# Considering a golden to keep these two in line



## jamie (Jan 8, 2008)

I posted some questions about how a GR would get along with our other dogs, here they are:


The Great Dane, Zelda, doing her trick:


















and an impression of a dane-skin rug:










And, the Maltese, Niko:


----------



## Charlie06 (Feb 10, 2007)

Well you got the HUGE dog, and the very small dog, so I think you need one that is in the middle. They are both very cute.


----------



## Oaklys Dad (Dec 28, 2005)

Good looking crew you have there. A golden would fit right in with your crew just perfect.


----------



## Emmysourgolden (Oct 10, 2007)

You have beautiful dogs!! Two dogs and your house is so clean!!


----------



## BeauShel (May 20, 2007)

Great looking dogs and a golden will fit right in being middle size.
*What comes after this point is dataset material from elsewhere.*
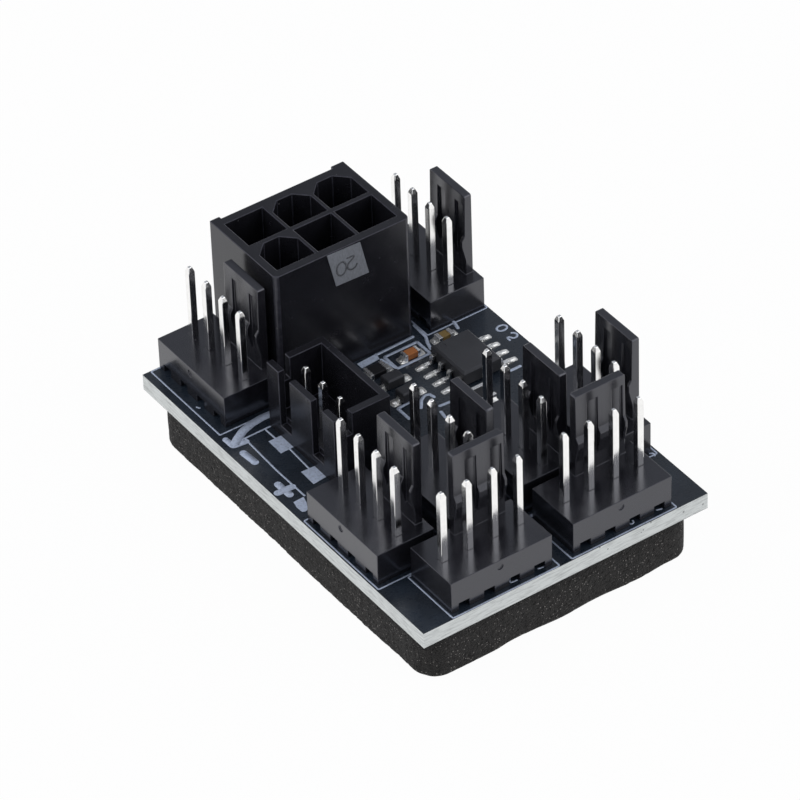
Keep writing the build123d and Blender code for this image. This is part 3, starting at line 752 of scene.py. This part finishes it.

Love the great dane rug.


----------



## HovawartMom (Aug 10, 2006)

Golden=the perfect middle size dog that you are missing!!.


----------



## GoldenJoyx'stwo (Feb 25, 2007)

OMG...I love Great Danes. One of our students has one that looks just like yours! His name is Atlas, but for some reason I call him Apollo???


----------



## xtine77 (Aug 10, 2007)

Black..white...and the best color to go along with them will be...of course GOLD!


----------



## Taz Monkey (Feb 25, 2007)

I'd say go for it, you have all the other sizes.


----------



## Lisa_and_Willow. (Dec 18, 2007)

That dane-skin rug pic is funny!


----------



## missmarstar (Jul 22, 2007)

those are some great lookin dogs, and a golden would perfectly complete your pack!


----------



## FranH (May 8, 2005)

Our golden's best friend is a Maltese.


----------